WHAT TO PRODUCE: Reproduce the material in full, unchanged.

GIVEN MATERIAL:
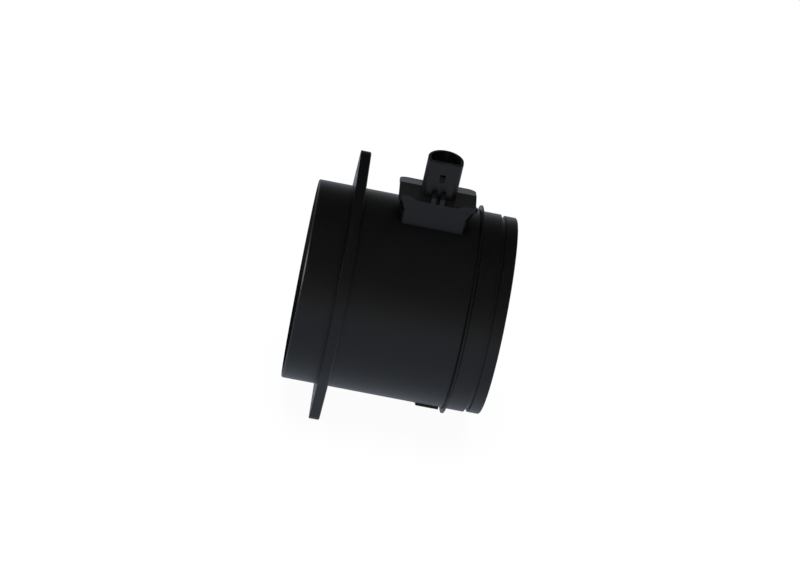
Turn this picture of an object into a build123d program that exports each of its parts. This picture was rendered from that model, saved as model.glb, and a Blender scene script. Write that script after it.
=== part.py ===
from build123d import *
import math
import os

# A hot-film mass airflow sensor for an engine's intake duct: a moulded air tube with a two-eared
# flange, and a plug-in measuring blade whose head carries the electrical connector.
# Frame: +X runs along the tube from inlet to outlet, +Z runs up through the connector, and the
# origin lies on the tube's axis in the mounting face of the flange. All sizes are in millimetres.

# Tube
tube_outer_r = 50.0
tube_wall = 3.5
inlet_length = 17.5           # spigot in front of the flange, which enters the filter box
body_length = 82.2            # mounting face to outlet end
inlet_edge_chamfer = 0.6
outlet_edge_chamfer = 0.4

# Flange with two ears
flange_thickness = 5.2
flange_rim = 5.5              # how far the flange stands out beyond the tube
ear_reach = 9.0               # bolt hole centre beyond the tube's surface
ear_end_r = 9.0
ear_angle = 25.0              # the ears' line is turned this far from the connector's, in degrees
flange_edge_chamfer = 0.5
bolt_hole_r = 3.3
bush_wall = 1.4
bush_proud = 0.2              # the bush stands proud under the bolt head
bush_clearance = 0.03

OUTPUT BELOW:
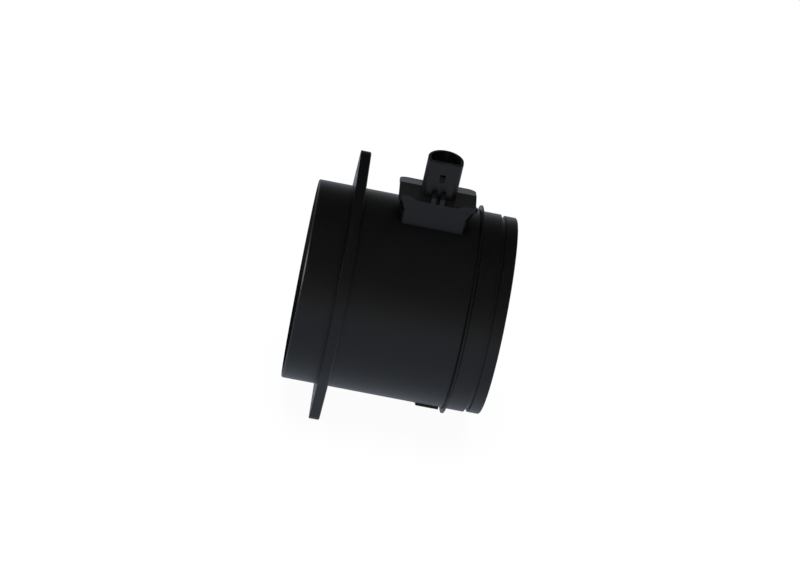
Turn this picture of an object into a build123d program that exports each of its parts. This picture was rendered from that model, saved as model.glb, and a Blender scene script. Write that script after it.
=== part.py ===
from build123d import *
import math
import os

# A hot-film mass airflow sensor for an engine's intake duct: a moulded air tube with a two-eared
# flange, and a plug-in measuring blade whose head carries the electrical connector.
# Frame: +X runs along the tube from inlet to outlet, +Z runs up through the connector, and the
# origin lies on the tube's axis in the mounting face of the flange. All sizes are in millimetres.

# Tube
tube_outer_r = 50.0
tube_wall = 3.5
inlet_length = 17.5           # spigot in front of the flange, which enters the filter box
body_length = 82.2            # mounting face to outlet end
inlet_edge_chamfer = 0.6
outlet_edge_chamfer = 0.4

# Flange with two ears
flange_thickness = 5.2
flange_rim = 5.5              # how far the flange stands out beyond the tube
ear_reach = 9.0               # bolt hole centre beyond the tube's surface
ear_end_r = 9.0
ear_angle = 25.0              # the ears' line is turned this far from the connector's, in degrees
flange_edge_chamfer = 0.5
bolt_hole_r = 3.3
bush_wall = 1.4
bush_proud = 0.2              # the bush stands proud under the bolt head
bush_clearance = 0.03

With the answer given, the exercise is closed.